** start Supplied data **

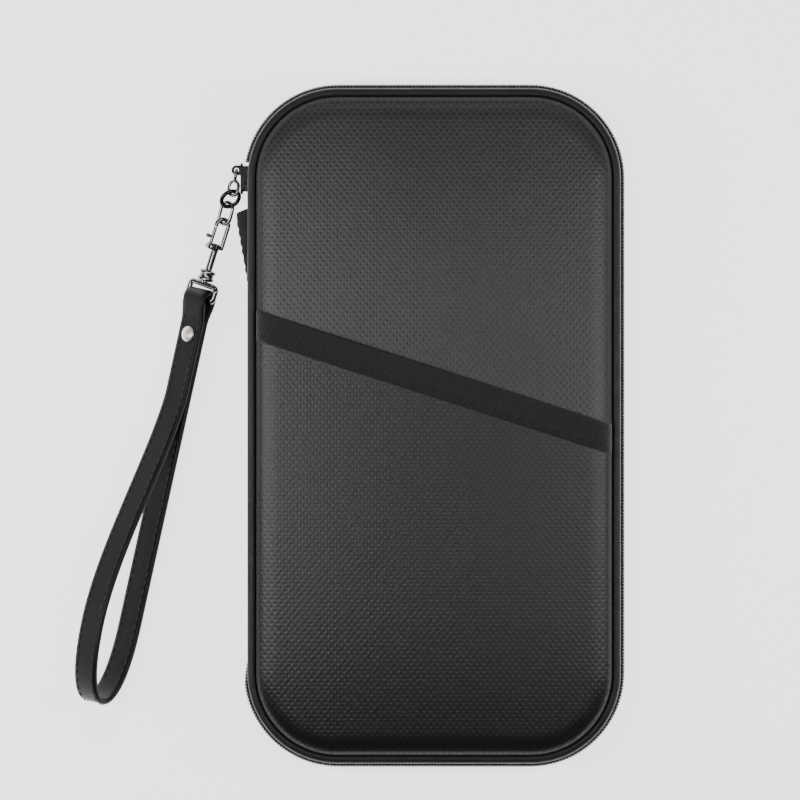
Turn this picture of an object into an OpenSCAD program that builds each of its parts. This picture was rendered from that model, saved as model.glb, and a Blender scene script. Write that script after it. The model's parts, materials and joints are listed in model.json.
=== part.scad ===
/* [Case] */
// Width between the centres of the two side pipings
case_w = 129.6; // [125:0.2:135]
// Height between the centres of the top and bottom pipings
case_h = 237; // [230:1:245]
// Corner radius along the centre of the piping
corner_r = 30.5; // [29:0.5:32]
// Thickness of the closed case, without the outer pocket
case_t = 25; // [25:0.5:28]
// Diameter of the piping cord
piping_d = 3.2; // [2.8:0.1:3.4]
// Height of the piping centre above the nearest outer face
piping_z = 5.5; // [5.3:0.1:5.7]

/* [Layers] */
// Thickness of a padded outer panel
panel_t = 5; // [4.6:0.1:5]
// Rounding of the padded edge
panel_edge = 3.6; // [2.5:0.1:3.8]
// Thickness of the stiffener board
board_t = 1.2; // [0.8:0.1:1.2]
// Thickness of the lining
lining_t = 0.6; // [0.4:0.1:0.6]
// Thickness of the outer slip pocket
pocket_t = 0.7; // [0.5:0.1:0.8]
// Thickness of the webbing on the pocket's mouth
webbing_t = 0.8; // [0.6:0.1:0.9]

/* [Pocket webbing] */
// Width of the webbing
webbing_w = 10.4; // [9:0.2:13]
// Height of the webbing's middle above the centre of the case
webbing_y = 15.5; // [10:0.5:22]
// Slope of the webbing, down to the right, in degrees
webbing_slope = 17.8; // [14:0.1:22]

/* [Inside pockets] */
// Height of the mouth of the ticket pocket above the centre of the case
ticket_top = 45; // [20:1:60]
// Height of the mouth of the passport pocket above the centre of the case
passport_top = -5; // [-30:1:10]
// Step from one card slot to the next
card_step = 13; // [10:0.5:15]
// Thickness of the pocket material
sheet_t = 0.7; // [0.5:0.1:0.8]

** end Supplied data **

- **Problem**
In how many lines does the word "from" appear? Respond with the number alone.

- **Finished task**
2